US to step up partnership with India, says top White House official


The United States has decided to step up its partnership with India, said Kurt Campbell, the White House Indo-Pacific adviser, adding the relationship with India “most important” for the US in the wake of the changing world order and security challenges posed by the Russia-Ukraine war.

Speaking at a panel discussion at Washington’s Center for a New American Security, Campbell said, “I think there are always challenges in our bilateral relationship, the key is to remain purposeful to understand that the most important relationship in my view for the United States in the 21st century is likely to be with India.”

“We need to make clear institutionally that we are going to step up our partnerships across the Indian government, stronger intelligence links, stronger trade and economic links,” the US top policymaker added.

Referring to the difference in opinion among the QUAD members Australia, India, Japan and US on Russian invasion of Ukraine, Campbell said, “It is unrealistic to expect that on every issue you will have complete alignment among four dynamic nations.”

Defending India’s neutral stance of the Ukraine crisis Campbell informed that the US is privately engaging with New Delhi in an effort to communicate quite clearly, that over time, the US wants to build a “stronger relationship with India.”

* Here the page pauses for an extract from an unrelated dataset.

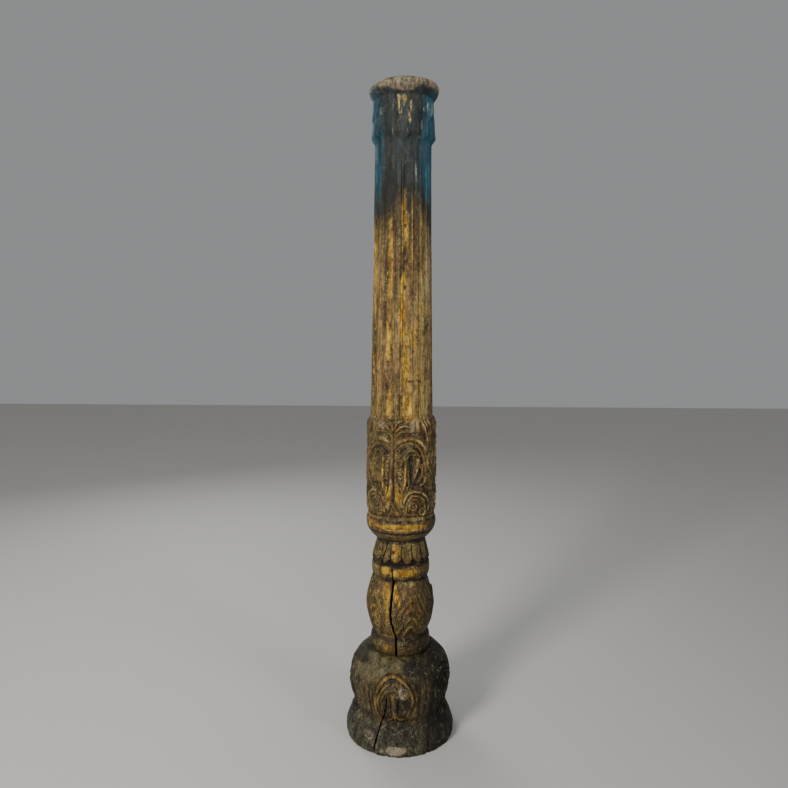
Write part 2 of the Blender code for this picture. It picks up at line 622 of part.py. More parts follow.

“I think it is clear, however, in conversation and engagements with Indian friends, they understand the gravity of the situation playing out in Ukraine… And so I think what we have tried to do in a responsible way is to privately engage Indian colleagues in an effort to communicate quite clearly, that over time, we want to build a stronger relationship with India,” Campbell said.

Campbell assured that IS along with its long-standing allies UK, France and Israel is ready to help India with alternatives on the security issue.

“We need to help provide India with alternatives on the security side that means not only the United States providing capabilities but partners like UK, France and Israel. We are working with other countries to support India so it has a broader set of choices when it comes to security and defense,” Campbell said.

The US official said India and US have moved ahead in forging a strong partnership, which is “difficult but necessary”, not just between the President and Prime Minister of the respective countries but institutions.

Referring to the 2+2 ministerial dialogue between the defense and diplomacy leaderships, he said, the meetings have been “outstanding” and that the two democracies “were able to talk about a range of issues” determined to increase cooperation and engagement.

“I think the long, the longer-term trajectory will bring the US and India much closer together,” the White House official said.

India’s independent posturing over the Russian invasion of Ukraine has put the country in the global spotlight. Many had hoped that India would align itself with Ukraine and against Russia, given New Delhi’s growing involvement with Washington in the QUAD.

The Indian American Democrat Congressman Dr Ami Bera, who represents California district that includes the city of Sacramento, and chairs the House Foreign Affairs subcommittee on Asia, which has substantial clout on legislation and spending in that area, also addressed the forum.

“US relationship with India is strategic, deep and this is for the long haul,” Bera told the panel. “I see there is an opportunity in the Indo-US relationship as India has shown the appetite to move towards the west and the United States.”

Over the last few months, the US has often publicly acknowledged that it understands India’s historic ties with Russia and how it would be difficult for India to quickly cut its ties with the former superpower.

“Yeah, there are always hiccups in the road in our relationship with India, but at the end of the day, the trajectory is always moving in the right direction,” Bera said.